Menurut dia, hal ini juga yang mendorong pemerintah mengeluarkan Peraturan Pemerintah Pengganti Undang-undang (Perppu) tentang Cipta Kerja. Dalam regulasi baru itu, pemerintah memasukkan klausul baru bahwa kenaikan upah akan mempertimbangkan kondisi perekonomian. Hal itu membuat kebijakan pengupahan bisa fleksibel, menyesuaikan dengan kemampuan pengusaha dan tuntutan pekerja.
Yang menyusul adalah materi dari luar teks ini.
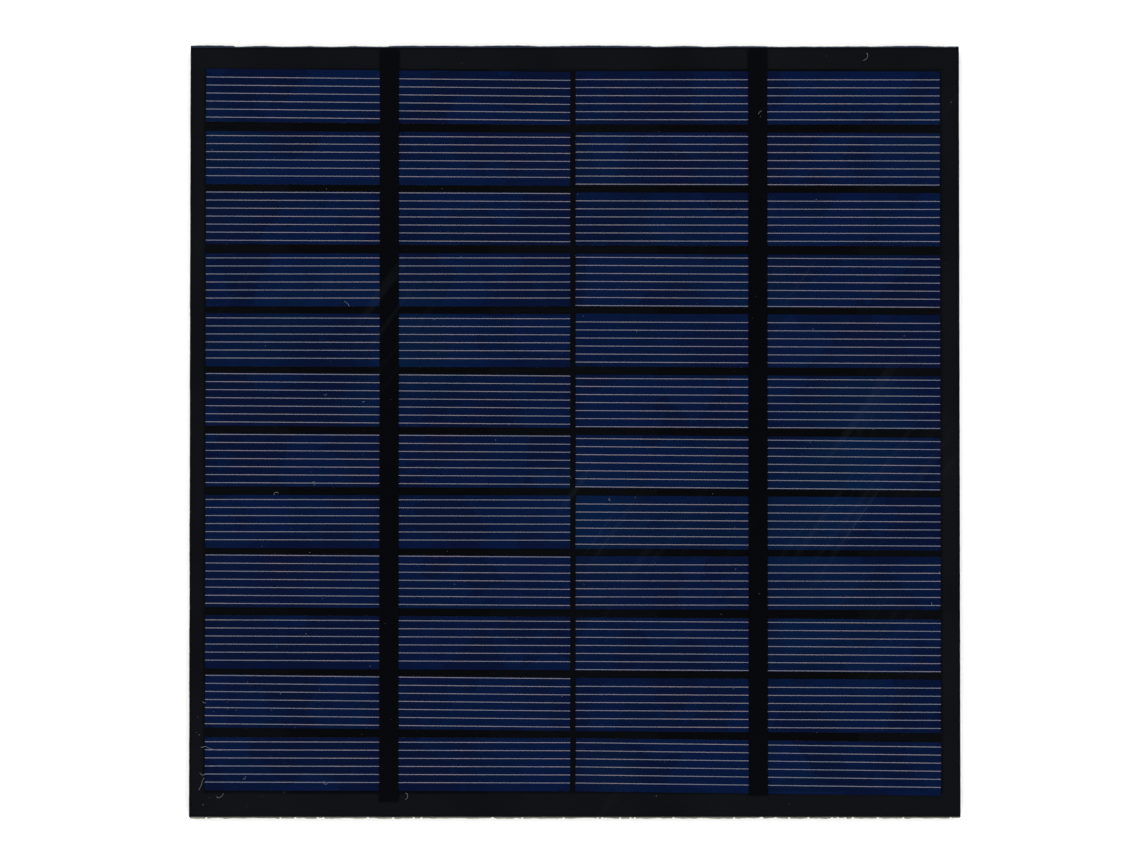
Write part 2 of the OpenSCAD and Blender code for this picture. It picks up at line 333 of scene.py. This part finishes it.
dress(metal("solder", (0.5, 0.51, 0.53), (0.72, 0.73, 0.74), roughness=0.35),
      "cross_link_joints", "lead_joints", "positive_terminal", "negative_terminal")
dress(metal("copper", (0.55, 0.27, 0.13), (0.75, 0.4, 0.22), roughness=0.35),
      "cross_link_track", "positive_track", "negative_track")
dress(white_ink(), "polarity_marks")

# These stand a hair proud, because with their faces exactly on the clear layers' they render
# black: a ray that passes the clear face seems to miss the dark one. The weld comes first, as
# the CAD meshes are split along their edges and a displacement alone would open them.
WELD_REACH = 0.0005 * MM
PROUD_BY = 0.004 * MM
for name in ("cover_strip_left", "cover_strip_right", "front_solder_mask"):
    weld = nodes_by_name[name].modifiers.new("weld", "WELD")
    weld.merge_threshold = WELD_REACH
    proud = nodes_by_name[name].modifiers.new("proud", "DISPLACE")
    proud.mid_level = 0.0
    proud.strength = PROUD_BY

# The clear layers take nothing from the light that reaches those below. This only lightens
# the margins a little, and the blacks above are tuned with it.
for name in ("front_film", "front_encapsulant", "rear_encapsulant"):
    nodes_by_name[name].visible_shadow = False
    nodes_by_name[name].visible_glossy = False
    nodes_by_name[name].visible_diffuse = False


# ---------------------------------------------------------------- edges, dust and fibres

rng = random.Random(24)


def make_piece(name, verts, faces, look):
    """A piece of its own that rides on the panel. verts are in metres."""
    mesh = bpy.data.meshes.new(name)
    mesh.from_pydata(verts, [], faces)
    mesh.validate()
    piece = bpy.data.objects.new(name, mesh)
    bpy.context.scene.collection.objects.link(piece)
    mesh.materials.append(look.material)
    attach(piece, "root")
    return piece


def ragged(count, low, high, smooth):
    """count numbers that wander between low and high, in runs of about smooth steps."""
    fine_share = 0.25
    knots = [rng.random() for _ in range(count // smooth + 3)]
    out = []
    for i in range(count):
        at = i / smooth
        k, part = int(at), at - int(at)
        part = part * part * (3 - 2 * part)
        slow = knots[k] * (1 - part) + knots[k + 1] * part
        wander = (1 - fine_share) * slow + fine_share * rng.random()
        out.append(low + (high - low) * wander)
    return out


def edge_strip(name, edge, z_range, reaches, look, span=(0.0, 1.0)):
    """A closed ragged strip along one edge. reaches say how far it stands out, in mm.

    edge is top, bottom, left or right; span is how much of that edge it covers.
    """
    low, high = board_low, board_high
    ends = {"top": ((low.x, high.y), (high.x, high.y), (0, 1)),
            "bottom": ((low.x, low.y), (high.x, low.y), (0, -1)),
            "left": ((low.x, low.y), (low.x, high.y), (-1, 0)),
            "right": ((high.x, low.y), (high.x, high.y), (1, 0))}
    (x0, y0), (x1, y1), (nx, ny) = ends[edge]
    buried, lip_share = 0.02 * MM, 0.22
    middle = (z_range[0] + z_range[1]) / 2
    lip = (z_range[1] - z_range[0]) * lip_share
    verts, faces = [], []
    for i, reach in enumerate(reaches):
        t = span[0] + (span[1] - span[0]) * i / (len(reaches) - 1)
        x, y = x0 + (x1 - x0) * t, y0 + (y1 - y0) * t
        for out, z in ((-buried, z_range[0]), (reach * MM, middle - lip),
                       (reach * MM, middle + lip), (-buried, z_range[1])):
            verts.append((x + nx * out, y + ny * out, z))
    for i in range(len(reaches) - 1):
        a, b = 4 * i, 4 * (i + 1)
        for k in range(4):
            m = (k + 1) % 4
            faces.append((a + k, a + m, b + m, b + k))
    last = 4 * (len(reaches) - 1)
    faces += [(3, 2, 1, 0), (last, last + 1, last + 2, last + 3)]
    outward(make_piece(name, verts, faces, look))


def outward(piece):
    """Turns every face of a closed piece outwards."""
    work = bmesh.new()
    work.from_mesh(piece.data)
    bmesh.ops.recalc_face_normals(work, faces=work.faces)
    work.to_mesh(piece.data)
    work.free()


def resin_flash():
    """Cured resin squeezed out past the board, deep blue-black and glossy."""
    look = Look("resin_flash", roughness=0.4, coat=0.6, coat_roughness=0.15)
    look.set("Base Color", look.mix(look.noise(2.5, detail=4.0),
                                    (0.004, 0.006, 0.016), (0.016, 0.022, 0.045)))
    look.bump(look.noise(0.4, detail=3.0), 0.02)
    return look


def sawn_fibre():
    """Torn glass cloth and epoxy where the saw left the board."""
    look = Look("sawn_fibre", roughness=0.8, specular=0.2)
    strands = look.noise(0.5, detail=4.0, stretch=(3, 3, 0.4))
    look.set("Base Color", look.mix(strands, (0.045, 0.05, 0.028), (0.24, 0.24, 0.16)))
    look.bump(strands, 0.03)
    return look


def lint():
    """Pale grey dust and fibres."""
    look = Look("lint", roughness=0.9, specular=0.1)
    look.set("Base Color", look.mix(look.noise(0.4, detail=3.0),
                                    (0.06, 0.06, 0.07), (0.22, 0.22, 0.24)))
    return look


def add_edges():
    """The resin squeezed out all round, and the board's sawn bottom and side edges. In mm."""
    flash, burr = resin_flash(), sawn_fibre()
    resin_z = (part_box("rear_encapsulant")[0].z, film_low.z)
    board_z = (board_low.z + 0.1 * (board_high.z - board_low.z), board_high.z)
    steps = 360
    top = ragged(steps, low=0.08, high=0.32, smooth=11)
    # Two stretches of the top stand further out: where they start and stop, and how much more
    for start, stop, more in ((0.0, 0.06, 0.12), (0.26, 0.6, 0.08)):
        for i in range(int(start * steps), int(stop * steps)):
            top[i] += more
    edge_strip("resin_flash_top", "top", resin_z, top, flash)
    for edge, reach in (("left", 0.10), ("right", 0.07), ("bottom", 0.05)):
        edge_strip(f"resin_flash_{edge}", edge, resin_z,
                   ragged(steps, low=0.01, high=reach, smooth=12), flash)
    chip_chance, chip_left = 0.06, 0.35
    chips = [reach * (chip_left if rng.random() < chip_chance else 1.0)
             for reach in ragged(520, low=0.30, high=0.52, smooth=4)]
    edge_strip("board_burr_bottom", "bottom", board_z, chips, burr)
    edge_strip("board_burr_left", "left", board_z,
               ragged(160, low=0.0, high=0.16, smooth=4), burr, span=(0.0, 0.22))
    edge_strip("board_burr_right", "right", board_z,
               ragged(200, low=0.0, high=0.05, smooth=4), burr)


def speck(x, y, radius):
    """Points and faces of one flat, uneven, closed speck that lies on the film."""
    count = rng.randint(5, 8)
    low = [(x + radius * rng.uniform(0.6, 1.2) * math.cos(2 * math.pi * i / count),
            y + radius * rng.uniform(0.5, 1.1) * math.sin(2 * math.pi * i / count))
           for i in range(count)]
    top, top_share = film_high.z + 0.7 * radius, 0.6
    verts = [(px, py, film_high.z) for px, py in low]
    verts += [(x + top_share * (px - x), y + top_share * (py - y), top) for px, py in low]
    faces = [tuple(reversed(range(count))), tuple(range(count, 2 * count))]
    faces += [(i, (i + 1) % count, count + (i + 1) % count, count + i) for i in range(count)]
    return verts, faces


def add_dust():
    """Specks over the whole film, thicker in the lower left corner. One piece in all."""
    radii_mm = (0.025, 0.03, 0.03, 0.04, 0.05, 0.08)
    spread, speck_count, corner_every = 0.985, 360, 5
    whole, corner = 2.0, 0.35
    verts, faces = [], []
    centre = (film_low + film_high) / 2
    half = (film_high - film_low) / 2
    for i in range(speck_count):
        near = corner if i % corner_every == 0 else whole
        x = centre.x + half.x * (rng.random() * near * spread - spread)
        y = centre.y + half.y * (rng.random() * near * spread - spread)
        radius = rng.choice(radii_mm) * MM
        more_verts, more_faces = speck(x, y, radius)
        base = len(verts)
        verts += more_verts
        faces += [tuple(base + k for k in face) for face in more_faces]
    outward(make_piece("dust_specks", verts, faces, lint()))


def add_fibre(name, u, v, heading, curl, length, look):
    """A thin closed tube of lint, kept inside the film's edges.

    u and v are where it starts, from -1 to 1 across the panel. heading and curl are in
    radians, length in mm.
    """
    radius, sides, steps, inset = 0.028 * MM, 6, 26, 0.4 * MM
    tip_share, kink_chance, kink = 0.45, 0.2, 0.6
    centre = (film_low + film_high) / 2
    half = (film_high - film_low) / 2
    point = Vector((centre.x + half.x * u, centre.y + half.y * v, film_high.z + radius))
    step = length * MM / steps
    verts, faces = [], []
    for i in range(steps + 1):
        along = Vector((math.cos(heading), math.sin(heading), 0))
        across = Vector((-along.y, along.x, 0))
        thin = radius * (tip_share if i in (0, steps) else 1.0)
        for k in range(sides):
            angle = 2 * math.pi * k / sides
            verts.append(point + across * thin * math.cos(angle)
                         + Vector((0, 0, thin * math.sin(angle))))
        point = point + along * step
        point.x = min(max(point.x, film_low.x + inset), film_high.x - inset)
        point.y = min(max(point.y, film_low.y + inset), film_high.y - inset)
        heading += curl / steps
        if rng.random() < kink_chance:
            heading += rng.uniform(-kink, kink)
    for i in range(steps):
        for k in range(sides):
            m = (k + 1) % sides
            a, b = sides * i, sides * (i + 1)
            faces.append((a + k, a + m, b + m, b + k))
    faces += [tuple(reversed(range(sides))), tuple(range(sides * steps, sides * (steps + 1)))]
    outward(make_piece(name, verts, faces, look))


def add_fibres():
    """Eight fibres near where the photo shows lint, and nine scattered at random."""
    look = lint()
    # Where each starts, u and v, then its heading, curl and length
    placed = {"fibre_curled": (0.75, 0.965, 0.4, 2.4, 2.0),
              "fibre_bottom_left": (-0.97, -0.82, 0.25, 0.3, 4.0),
              "fibre_corner": (-0.975, -0.93, 1.0, 0.6, 2.6),
              "fibre_corner_1": (-0.972, -0.885, 5.2, 2.0, 1.2),
              "fibre_corner_2": (-0.93, -0.945, 5.6, 2.0, 2.0),
              "fibre_corner_3": (-0.86, -0.90, 5.3, 2.0, 0.9),
              "fibre_corner_4": (-0.44, -0.955, 0.5, 2.0, 1.8),
              "fibre_corner_5": (-0.965, -0.70, 5.0, 2.0, 0.8)}
    for name, (u, v, heading, curl, length) in placed.items():
        add_fibre(name, u, v, heading, curl, length, look)
    across, turns, curls, lengths = (-0.95, 0.95), (0, 6.3), (-4, 4), (0.5, 1.5)
    for i in range(9):
        u, v, heading, curl, length = (rng.uniform(*limits)
                                       for limits in (across, across, turns, curls, lengths))
        add_fibre(f"fibre_{i + 1}", u, v, heading, curl, length, look)


add_edges()
add_dust()
add_fibres()


# ---------------------------------------------------------------- studio

def add_floor():
    """Plain pale paper, a hair below the panel."""
    reach, z = 0.6, -0.2 * MM
    mesh = bpy.data.meshes.new("floor")
    corners = [(-reach, -reach), (reach, -reach), (reach, reach), (-reach, reach)]
    mesh.from_pydata([(x, y, z) for x, y in corners], [], [(0, 1, 2, 3)])
    floor = bpy.data.objects.new("floor", mesh)
    bpy.context.scene.collection.objects.link(floor)
    look = Look("floor_paper", roughness=0.9)
    mottle = look.noise(60.0)
    look.set("Base Color", look.mix(mottle, (0.86, 0.86, 0.86), (0.88, 0.88, 0.88)))
    mesh.materials.append(look.material)


def add_softbox(azimuth, elevation, distance, size, power):
    """A square soft light that faces the panel. Angles in degrees, the rest in m and W."""
    data = bpy.data.lights.new("softbox", "AREA")
    data.shape = "SQUARE"
    data.size = size
    data.energy = power
    lamp = bpy.data.objects.new("softbox", data)
    bpy.context.scene.collection.objects.link(lamp)
    turn, rise = math.radians(azimuth), math.radians(elevation)
    lamp.location = Vector((math.sin(turn) * math.cos(rise), math.cos(turn) * math.cos(rise),
                            math.sin(rise))) * distance
    lamp.rotation_euler = lamp.location.to_track_quat("Z", "Y").to_euler()


def add_world():
    """White round the horizon, and dark overhead so that the film's own reflection stays dark."""
    world = bpy.data.worlds.new("studio")
    bpy.context.scene.world = world
    world.use_nodes = True
    tree = world.node_tree
    place = tree.nodes.new("ShaderNodeTexCoord")
    split = tree.nodes.new("ShaderNodeSeparateXYZ")
    ramp = tree.nodes.new("ShaderNodeValToRGB")
    tree.links.new(place.outputs["Generated"], split.inputs[0])
    tree.links.new(split.outputs["Z"], ramp.inputs[0])
    tree.links.new(ramp.outputs[0], tree.nodes["Background"].inputs[0])
    # Brightness from the horizon, at height 0, to straight overhead, at 1
    stops = [(0.0, 1.1), (0.12, 1.05), (0.2, 0.3), (0.45, 0.13), (0.9, 0.045), (1.0, 0.04)]
    cool_white = Vector((0.97, 0.98, 1.04))
    while len(ramp.color_ramp.elements) < len(stops):
        ramp.color_ramp.elements.new(0.5)
    for element, (height, level) in zip(ramp.color_ramp.elements, stops):
        element.position = height
        element.color = (*(level * cool_white), 1.0)


def add_camera():
    """Above the sunny side, leaning just enough to show the bottom edge as the photo does."""
    # How much of the frame's width the panel fills, and the rest of the framing
    share_of_width = 0.6755
    lean = math.radians(0.85)
    off_centre = (-0.0062, 0.005)
    data = bpy.data.cameras.new("camera")
    data.lens = 85.0
    data.sensor_width = 36.0
    data.clip_start = 0.01
    camera = bpy.data.objects.new("camera", data)
    bpy.context.scene.collection.objects.link(camera)
    bpy.context.scene.camera = camera
    side = film_high.x - film_low.x
    distance = side / share_of_width * data.lens / data.sensor_width
    target = Vector((off_centre[0] * side, off_centre[1] * side, film_high.z))
    back = Vector((0, -math.sin(lean), math.cos(lean)))
    camera.location = target + back * distance
    camera.rotation_euler = (lean, 0, 0)


add_floor()
for azimuth in (45, 135, 225, 315):
    add_softbox(azimuth, elevation=56, distance=1.3, size=0.5, power=8.8)
add_world()
add_camera()
bpy.context.scene.view_settings.view_transform = "Standard"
Ini adalah pilihan, apakah kita mau padat karya, tapi lambat majunya, atau kita pakai teknologi untuk maju lebih cepat?
Belum berkualitas
Kepala Center of Industry, Trade and Investment di Institute of Development of Economics and Finance (Indef) Andry Satrio Nugroho mengatakan, efek ganda atau spillover effect yang dihasilkan oleh investasi bernilai tinggi belum banyak berdampak pada penyerapan dan kesejahteraan tenaga kerja lokal.
Ia mencontohkan Sulawesi Tengah yang menjadi provinsi dengan realisasi investasi PMA terbesar pada tahun 2022 senilai 7,5 miliar dollar AS. Namun, justru terjadi bentrok pekerja di PT Gunbuster Nickel Industri (PT GNI) di Morowali Utara, Sulteng, akibat tidak terpenuhinya sejumlah tuntutan kesejahteraan yang disuarakan oleh pekerja lokal.
Andry mengatakan, keseimbangan antara nilai investasi yang tinggi dan kesejahteraan pekerja itu menjadi tantangan utama pemerintah. ”Kalau bicara kualitas investasi, tidak cukup hanya bicara nilai investasi yang mulai tinggi di luar Jawa, atau tidak cukup hanya bicara soal nilai rupiahnya. Investasi yang masuk itu harus dipastikan ikut menyerap dan menyejahterakan tenaga kerja lokal,” katanya.
Selain itu, tidak cukup hanya berfokus pada investasi baru, Andry menilai, parameter investasi yang berkualitas juga harus didasarkan pada transformasi keberlanjutan (sustainability) investasi lama. Misalnya, transformasi investasi lama dari yang awalnya menjalankan produksi dengan energi kotor menjadi beralih menggunakan energi terbarukan.
”Ini juga seharusnya menjadi indikator capaian investasi yang berkualitas. Jangan sampai karena terus-menerus fokus pada investasi baru, kita lupa mendorong perbaikan sustainability di investasi lama yang existing,” ujarnya.